Le président du MSP ne pense pas être candidat aux législatives de cette année. «A quoi ça servirait ?», interroge-t-il. «Nous nous devons de continuer à faire de la résistance», dit-il. La situation économique «exceptionnelle» que vit le pays le laisse même penser que «le Parlement qui sera mis en place à l'issue de ces élections risque de ne pas terminer son mandat parce qu'il sera confronté à des situations très difficiles, les institutions seront davantage fragilisées et ne pourront pas continuer à faire semblant». Il est convaincu que «le système en place excelle dans la magie noire, ce sont des faiseurs d'horreurs». Pourquoi alors avez-vous décidé de participer aux élections ?, lui demandons-nous. «Nous faisons de la résistance, l'opposition ne peut pas faire plus qu'elle a fait jusqu'à aujourd'hui, on ne veut pas sortir dans la rue pour ne pas nuire à notre pays, on est dans une situation fragile», dit-il.
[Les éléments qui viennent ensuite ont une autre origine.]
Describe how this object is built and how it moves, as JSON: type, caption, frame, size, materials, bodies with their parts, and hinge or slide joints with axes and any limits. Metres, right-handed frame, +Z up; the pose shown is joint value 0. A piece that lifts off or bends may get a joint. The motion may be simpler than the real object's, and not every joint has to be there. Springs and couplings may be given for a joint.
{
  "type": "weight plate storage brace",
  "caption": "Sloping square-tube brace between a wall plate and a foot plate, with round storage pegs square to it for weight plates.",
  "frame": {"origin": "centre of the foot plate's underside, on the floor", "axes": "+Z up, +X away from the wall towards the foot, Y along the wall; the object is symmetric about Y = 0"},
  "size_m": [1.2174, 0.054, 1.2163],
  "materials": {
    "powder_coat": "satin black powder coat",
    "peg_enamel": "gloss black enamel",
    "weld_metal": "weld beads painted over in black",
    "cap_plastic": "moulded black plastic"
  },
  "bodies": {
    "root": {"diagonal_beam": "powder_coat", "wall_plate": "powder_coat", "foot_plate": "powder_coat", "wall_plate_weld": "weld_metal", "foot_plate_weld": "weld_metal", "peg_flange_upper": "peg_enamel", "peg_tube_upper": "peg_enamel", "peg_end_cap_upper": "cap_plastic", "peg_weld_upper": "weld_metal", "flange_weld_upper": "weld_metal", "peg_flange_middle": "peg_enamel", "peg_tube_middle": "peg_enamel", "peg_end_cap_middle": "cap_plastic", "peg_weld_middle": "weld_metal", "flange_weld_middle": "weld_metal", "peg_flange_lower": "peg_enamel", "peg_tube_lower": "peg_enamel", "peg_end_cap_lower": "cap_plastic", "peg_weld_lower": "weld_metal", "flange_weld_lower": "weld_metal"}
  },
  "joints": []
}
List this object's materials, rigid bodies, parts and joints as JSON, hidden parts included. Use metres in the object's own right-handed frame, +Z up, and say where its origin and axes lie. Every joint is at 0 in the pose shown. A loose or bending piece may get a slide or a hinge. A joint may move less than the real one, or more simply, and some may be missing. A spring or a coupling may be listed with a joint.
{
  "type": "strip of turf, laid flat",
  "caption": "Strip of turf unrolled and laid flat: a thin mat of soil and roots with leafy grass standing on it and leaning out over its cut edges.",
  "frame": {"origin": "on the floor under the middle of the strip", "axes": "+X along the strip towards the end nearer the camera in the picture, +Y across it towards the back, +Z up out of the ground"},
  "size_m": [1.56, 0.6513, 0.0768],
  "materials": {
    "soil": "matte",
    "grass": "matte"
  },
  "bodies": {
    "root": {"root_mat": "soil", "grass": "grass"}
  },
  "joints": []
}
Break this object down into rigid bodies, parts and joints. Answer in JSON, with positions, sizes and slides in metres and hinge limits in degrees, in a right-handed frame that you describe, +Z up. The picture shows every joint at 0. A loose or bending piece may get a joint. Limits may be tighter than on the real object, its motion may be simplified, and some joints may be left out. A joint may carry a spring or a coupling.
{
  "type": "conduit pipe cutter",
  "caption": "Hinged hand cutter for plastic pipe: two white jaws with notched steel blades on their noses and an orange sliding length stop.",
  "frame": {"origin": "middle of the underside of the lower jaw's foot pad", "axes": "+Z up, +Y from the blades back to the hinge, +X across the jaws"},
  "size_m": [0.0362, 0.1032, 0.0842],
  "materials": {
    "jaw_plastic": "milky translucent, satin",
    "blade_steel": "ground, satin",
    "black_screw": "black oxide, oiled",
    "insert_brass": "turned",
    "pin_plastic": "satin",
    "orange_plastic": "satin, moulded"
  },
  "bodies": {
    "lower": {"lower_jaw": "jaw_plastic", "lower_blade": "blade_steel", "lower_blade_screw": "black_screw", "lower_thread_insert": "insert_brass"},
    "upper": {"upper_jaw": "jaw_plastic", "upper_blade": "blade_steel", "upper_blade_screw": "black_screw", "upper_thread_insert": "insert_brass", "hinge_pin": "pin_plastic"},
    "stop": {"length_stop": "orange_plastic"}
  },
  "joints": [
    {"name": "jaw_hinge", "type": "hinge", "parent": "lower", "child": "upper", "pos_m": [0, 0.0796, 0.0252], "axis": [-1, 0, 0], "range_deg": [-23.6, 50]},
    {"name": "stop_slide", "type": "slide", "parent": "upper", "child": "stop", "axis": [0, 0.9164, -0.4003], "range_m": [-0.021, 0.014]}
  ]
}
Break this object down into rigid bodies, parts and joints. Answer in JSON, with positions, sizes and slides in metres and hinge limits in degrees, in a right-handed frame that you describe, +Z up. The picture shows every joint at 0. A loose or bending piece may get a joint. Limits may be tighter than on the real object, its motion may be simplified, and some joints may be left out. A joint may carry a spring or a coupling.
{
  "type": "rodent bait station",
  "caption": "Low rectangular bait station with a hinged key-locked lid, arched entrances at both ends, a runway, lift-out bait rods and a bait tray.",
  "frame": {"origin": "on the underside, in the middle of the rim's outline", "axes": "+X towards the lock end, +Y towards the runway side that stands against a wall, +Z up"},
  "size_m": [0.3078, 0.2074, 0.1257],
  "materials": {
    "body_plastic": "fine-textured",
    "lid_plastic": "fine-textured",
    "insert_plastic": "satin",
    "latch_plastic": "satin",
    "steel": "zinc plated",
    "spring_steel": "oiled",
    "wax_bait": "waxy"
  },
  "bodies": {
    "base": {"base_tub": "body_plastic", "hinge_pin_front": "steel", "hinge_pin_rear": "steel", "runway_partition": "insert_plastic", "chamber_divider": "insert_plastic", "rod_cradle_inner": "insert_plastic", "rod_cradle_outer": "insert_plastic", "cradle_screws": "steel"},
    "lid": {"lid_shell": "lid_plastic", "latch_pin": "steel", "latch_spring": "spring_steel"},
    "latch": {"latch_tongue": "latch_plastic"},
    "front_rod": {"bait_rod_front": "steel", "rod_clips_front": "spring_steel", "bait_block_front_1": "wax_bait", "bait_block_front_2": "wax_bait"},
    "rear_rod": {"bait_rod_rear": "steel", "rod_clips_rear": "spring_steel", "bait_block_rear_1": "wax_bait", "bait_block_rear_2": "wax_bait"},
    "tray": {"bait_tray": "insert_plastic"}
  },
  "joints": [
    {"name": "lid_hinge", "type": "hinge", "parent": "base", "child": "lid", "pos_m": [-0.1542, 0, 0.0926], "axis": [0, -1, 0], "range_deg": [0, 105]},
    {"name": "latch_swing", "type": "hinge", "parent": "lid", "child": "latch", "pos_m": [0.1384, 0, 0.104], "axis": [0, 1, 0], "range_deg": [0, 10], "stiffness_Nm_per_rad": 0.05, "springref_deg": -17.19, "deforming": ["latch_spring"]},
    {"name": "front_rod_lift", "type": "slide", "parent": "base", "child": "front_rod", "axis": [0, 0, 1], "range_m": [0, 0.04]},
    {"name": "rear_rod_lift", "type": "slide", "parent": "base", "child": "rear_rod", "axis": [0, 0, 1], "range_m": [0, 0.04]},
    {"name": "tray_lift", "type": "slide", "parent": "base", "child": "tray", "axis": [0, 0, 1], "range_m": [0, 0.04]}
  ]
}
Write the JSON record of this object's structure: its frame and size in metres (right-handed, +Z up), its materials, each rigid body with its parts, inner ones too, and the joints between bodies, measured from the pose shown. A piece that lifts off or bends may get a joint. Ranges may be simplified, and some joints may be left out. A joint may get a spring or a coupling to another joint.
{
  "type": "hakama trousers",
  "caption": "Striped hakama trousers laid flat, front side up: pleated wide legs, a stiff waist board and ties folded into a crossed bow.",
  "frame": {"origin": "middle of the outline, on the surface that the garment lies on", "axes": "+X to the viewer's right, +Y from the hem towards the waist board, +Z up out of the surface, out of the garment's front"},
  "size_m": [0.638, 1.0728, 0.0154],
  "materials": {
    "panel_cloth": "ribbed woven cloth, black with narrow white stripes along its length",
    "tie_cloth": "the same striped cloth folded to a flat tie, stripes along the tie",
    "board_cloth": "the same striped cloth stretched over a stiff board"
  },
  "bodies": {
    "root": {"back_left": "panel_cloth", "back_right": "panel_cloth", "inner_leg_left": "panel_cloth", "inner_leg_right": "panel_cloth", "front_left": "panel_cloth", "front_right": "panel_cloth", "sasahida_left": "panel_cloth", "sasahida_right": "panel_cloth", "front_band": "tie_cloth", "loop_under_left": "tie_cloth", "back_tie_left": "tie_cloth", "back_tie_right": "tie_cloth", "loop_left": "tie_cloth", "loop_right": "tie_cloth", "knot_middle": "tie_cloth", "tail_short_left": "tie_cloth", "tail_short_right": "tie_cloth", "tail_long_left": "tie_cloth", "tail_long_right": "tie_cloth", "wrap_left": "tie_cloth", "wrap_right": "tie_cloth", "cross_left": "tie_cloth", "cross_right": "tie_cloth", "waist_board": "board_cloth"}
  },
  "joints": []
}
Il affirme faire ce qu'il peut en «animant deux meetings par semaine, je me déplace à travers les villes, je discute avec les citoyens dans les quartiers, cafés et autres contrées, je fais salle pleine, c'est important». Son scepticisme est inquiétant à propos de l'évolution de la situation nationale. «Le problème confrontera le système politique et le peuple (et non les partis) à cause de la mal-vie qui va se propager sur les deux années à venir, 2018 et 2019 seront des années très difficiles». Pour atténuer de tels déboires, le président du MSP veut que «le système permette à la société civile et aux partis politiques de manifester dans la rue, nous pouvons aider à désamorcer ces mauvaises situations avec des moyens pacifiques, l'Etat doit être là pour encadrer les marches, pour assurer la sécurité, c'est ça l'Etat de droit, c'est ça la démocratie». Parce qu'il assure qu'«on ne fera pas de politique pour détruire notre pays, mais ce qui est sûr, en continuant d'agir comme il le fait, le système politique court à sa perte». Le plus dangereux pour Makri est que «le système court à la perte de tout le pays, c'est ce qui nous fait le plus peur».